L’étude de Koustas, qui se clôt par une remarquable bibliographie exhaustive de tous les ouvrages de littérature anglo-canadienne traduits et publiés en France (un total de plus de 640 titres par plus de 170 auteurs), est habilement menée et bien documentée. L’auteure rejoint adroitement les considérations d’ordre traductologique, littéraire, éditorial et commercial pour produire un tout solidement construit et cohérent.
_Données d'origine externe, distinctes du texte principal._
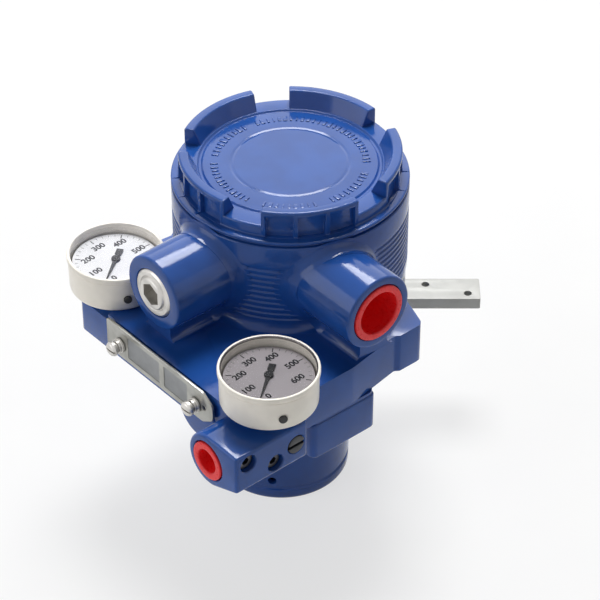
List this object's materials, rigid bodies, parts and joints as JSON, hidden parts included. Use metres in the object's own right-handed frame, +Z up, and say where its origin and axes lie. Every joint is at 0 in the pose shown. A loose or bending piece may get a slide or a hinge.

Certaines des conclusions de l’ouvrage n’étonneront peut-être pas ceux qui sont déjà familiers avec l’histoire de la traduction en France; car ce n’est pas d’hier que l’on s’est octroyé là-bas la liberté d’adapter au goût et aux préférences stylistiques du jour les oeuvres provenant de l’extérieur, comme ces « belles infidèles » que le titre ne manque d’ailleurs pas d’évoquer. Le cas des auteurs canadiens ne diffère sans doute pas beaucoup, pouvons-nous le présumer, de celui d’autres auteurs issus d’autres littératures étrangères et publiés en traduction dans l’Hexagone. L’étude documentée et approfondie du cas particulier que présente chacun des écrivains abordés n’en demeure pas moins exceptionnelle, autant par son ampleur que par la finesse de l’analyse qui y est déployée. L’ouvrage sera d’un grand intérêt pour tous ceux qui se questionnent sur les modalités de transfert d’un texte littéraire d’une culture à une autre, d’un point de vue traductologique et littéraire, mais aussi éditorial et commercial.